PROVIDED DATA
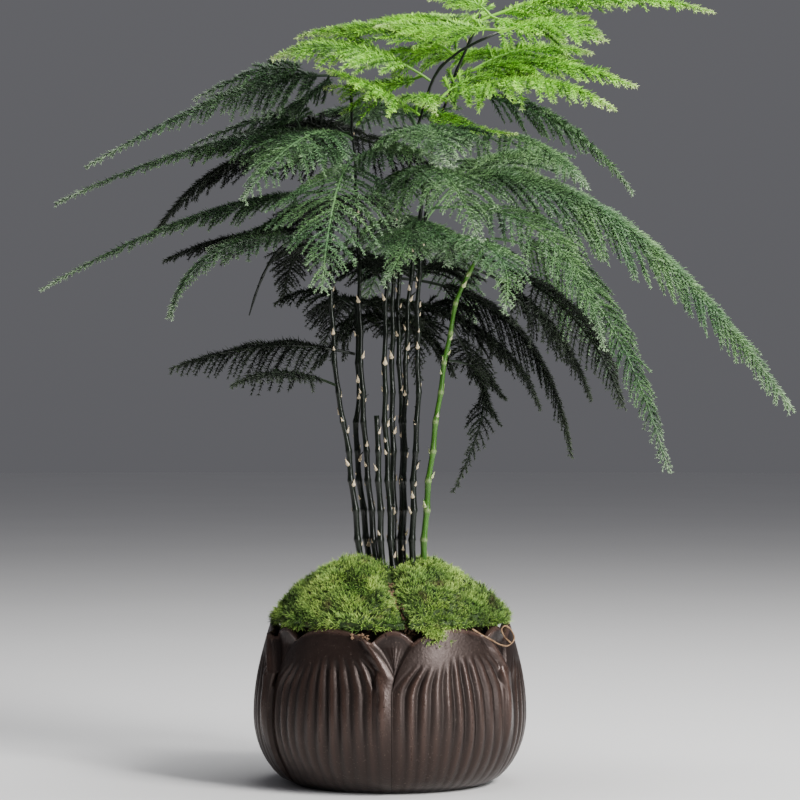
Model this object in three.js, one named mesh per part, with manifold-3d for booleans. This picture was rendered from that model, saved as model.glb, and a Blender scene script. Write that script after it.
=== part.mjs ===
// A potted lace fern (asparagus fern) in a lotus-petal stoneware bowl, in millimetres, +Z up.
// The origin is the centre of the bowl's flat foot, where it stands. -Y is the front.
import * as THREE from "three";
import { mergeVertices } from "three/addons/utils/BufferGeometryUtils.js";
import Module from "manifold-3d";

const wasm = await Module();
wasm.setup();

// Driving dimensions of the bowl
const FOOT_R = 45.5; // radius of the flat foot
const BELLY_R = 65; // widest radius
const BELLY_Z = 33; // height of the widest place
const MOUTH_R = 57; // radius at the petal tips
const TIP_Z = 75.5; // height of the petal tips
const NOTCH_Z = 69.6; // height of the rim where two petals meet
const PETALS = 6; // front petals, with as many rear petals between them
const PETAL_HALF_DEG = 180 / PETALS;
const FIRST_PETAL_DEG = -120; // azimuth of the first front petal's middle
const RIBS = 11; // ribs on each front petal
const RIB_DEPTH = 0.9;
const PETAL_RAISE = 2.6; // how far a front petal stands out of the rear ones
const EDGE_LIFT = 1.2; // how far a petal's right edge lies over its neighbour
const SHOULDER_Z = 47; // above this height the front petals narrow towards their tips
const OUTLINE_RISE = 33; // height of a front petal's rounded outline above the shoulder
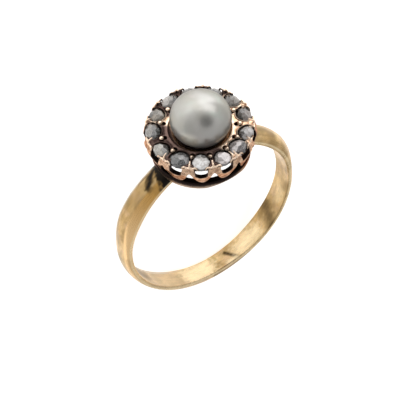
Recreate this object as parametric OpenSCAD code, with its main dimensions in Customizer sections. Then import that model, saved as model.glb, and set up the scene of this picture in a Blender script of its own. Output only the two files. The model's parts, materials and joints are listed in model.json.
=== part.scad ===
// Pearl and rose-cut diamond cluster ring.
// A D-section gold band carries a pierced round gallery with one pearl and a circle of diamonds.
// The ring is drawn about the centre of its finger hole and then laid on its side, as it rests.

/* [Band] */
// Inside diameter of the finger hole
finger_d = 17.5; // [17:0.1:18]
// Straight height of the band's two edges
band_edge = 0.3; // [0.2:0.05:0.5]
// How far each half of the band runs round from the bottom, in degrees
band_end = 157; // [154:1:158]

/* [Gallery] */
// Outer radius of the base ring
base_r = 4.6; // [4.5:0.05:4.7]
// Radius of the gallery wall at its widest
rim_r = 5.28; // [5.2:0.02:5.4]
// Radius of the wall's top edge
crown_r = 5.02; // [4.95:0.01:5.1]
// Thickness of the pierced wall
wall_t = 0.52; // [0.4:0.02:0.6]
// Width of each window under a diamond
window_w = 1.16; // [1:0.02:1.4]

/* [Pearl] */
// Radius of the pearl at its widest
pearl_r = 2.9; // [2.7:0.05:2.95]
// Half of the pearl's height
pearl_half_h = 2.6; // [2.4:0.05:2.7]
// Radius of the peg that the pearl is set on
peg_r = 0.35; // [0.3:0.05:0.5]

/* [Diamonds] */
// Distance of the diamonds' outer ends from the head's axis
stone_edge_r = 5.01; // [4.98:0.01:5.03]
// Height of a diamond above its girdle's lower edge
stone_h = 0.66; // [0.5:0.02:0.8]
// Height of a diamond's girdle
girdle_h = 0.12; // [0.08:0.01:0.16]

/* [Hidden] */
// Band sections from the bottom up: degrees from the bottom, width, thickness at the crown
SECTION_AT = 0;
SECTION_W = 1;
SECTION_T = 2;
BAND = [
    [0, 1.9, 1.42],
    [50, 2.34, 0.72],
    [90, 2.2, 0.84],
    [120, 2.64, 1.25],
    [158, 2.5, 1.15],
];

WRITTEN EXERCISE
Give back all the records exactly as they stand.

THE RESULT
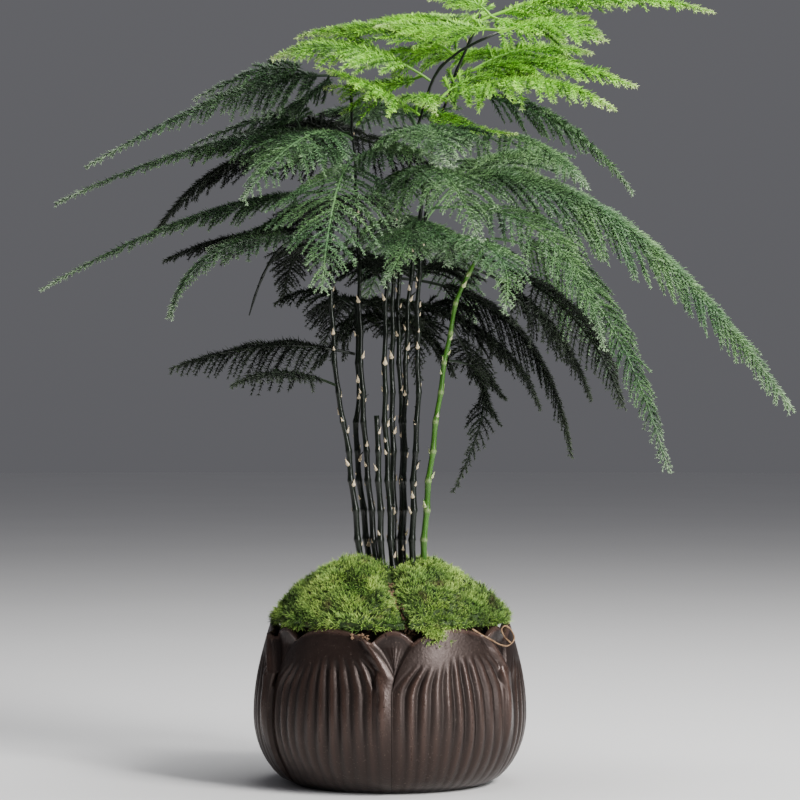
Model this object in three.js, one named mesh per part, with manifold-3d for booleans. This picture was rendered from that model, saved as model.glb, and a Blender scene script. Write that script after it.
=== part.mjs ===
// A potted lace fern (asparagus fern) in a lotus-petal stoneware bowl, in millimetres, +Z up.
// The origin is the centre of the bowl's flat foot, where it stands. -Y is the front.
import * as THREE from "three";
import { mergeVertices } from "three/addons/utils/BufferGeometryUtils.js";
import Module from "manifold-3d";

const wasm = await Module();
wasm.setup();

// Driving dimensions of the bowl
const FOOT_R = 45.5; // radius of the flat foot
const BELLY_R = 65; // widest radius
const BELLY_Z = 33; // height of the widest place
const MOUTH_R = 57; // radius at the petal tips
const TIP_Z = 75.5; // height of the petal tips
const NOTCH_Z = 69.6; // height of the rim where two petals meet
const PETALS = 6; // front petals, with as many rear petals between them
const PETAL_HALF_DEG = 180 / PETALS;
const FIRST_PETAL_DEG = -120; // azimuth of the first front petal's middle
const RIBS = 11; // ribs on each front petal
const RIB_DEPTH = 0.9;
const PETAL_RAISE = 2.6; // how far a front petal stands out of the rear ones
const EDGE_LIFT = 1.2; // how far a petal's right edge lies over its neighbour
const SHOULDER_Z = 47; // above this height the front petals narrow towards their tips
const OUTLINE_RISE = 33; // height of a front petal's rounded outline above the shoulder
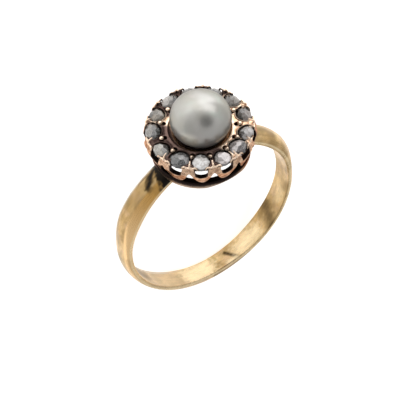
Recreate this object as parametric OpenSCAD code, with its main dimensions in Customizer sections. Then import that model, saved as model.glb, and set up the scene of this picture in a Blender script of its own. Output only the two files. The model's parts, materials and joints are listed in model.json.
=== part.scad ===
// Pearl and rose-cut diamond cluster ring.
// A D-section gold band carries a pierced round gallery with one pearl and a circle of diamonds.
// The ring is drawn about the centre of its finger hole and then laid on its side, as it rests.

/* [Band] */
// Inside diameter of the finger hole
finger_d = 17.5; // [17:0.1:18]
// Straight height of the band's two edges
band_edge = 0.3; // [0.2:0.05:0.5]
// How far each half of the band runs round from the bottom, in degrees
band_end = 157; // [154:1:158]

/* [Gallery] */
// Outer radius of the base ring
base_r = 4.6; // [4.5:0.05:4.7]
// Radius of the gallery wall at its widest
rim_r = 5.28; // [5.2:0.02:5.4]
// Radius of the wall's top edge
crown_r = 5.02; // [4.95:0.01:5.1]
// Thickness of the pierced wall
wall_t = 0.52; // [0.4:0.02:0.6]
// Width of each window under a diamond
window_w = 1.16; // [1:0.02:1.4]

/* [Pearl] */
// Radius of the pearl at its widest
pearl_r = 2.9; // [2.7:0.05:2.95]
// Half of the pearl's height
pearl_half_h = 2.6; // [2.4:0.05:2.7]
// Radius of the peg that the pearl is set on
peg_r = 0.35; // [0.3:0.05:0.5]

/* [Diamonds] */
// Distance of the diamonds' outer ends from the head's axis
stone_edge_r = 5.01; // [4.98:0.01:5.03]
// Height of a diamond above its girdle's lower edge
stone_h = 0.66; // [0.5:0.02:0.8]
// Height of a diamond's girdle
girdle_h = 0.12; // [0.08:0.01:0.16]

/* [Hidden] */
// Band sections from the bottom up: degrees from the bottom, width, thickness at the crown
SECTION_AT = 0;
SECTION_W = 1;
SECTION_T = 2;
BAND = [
    [0, 1.9, 1.42],
    [50, 2.34, 0.72],
    [90, 2.2, 0.84],
    [120, 2.64, 1.25],
    [158, 2.5, 1.15],
];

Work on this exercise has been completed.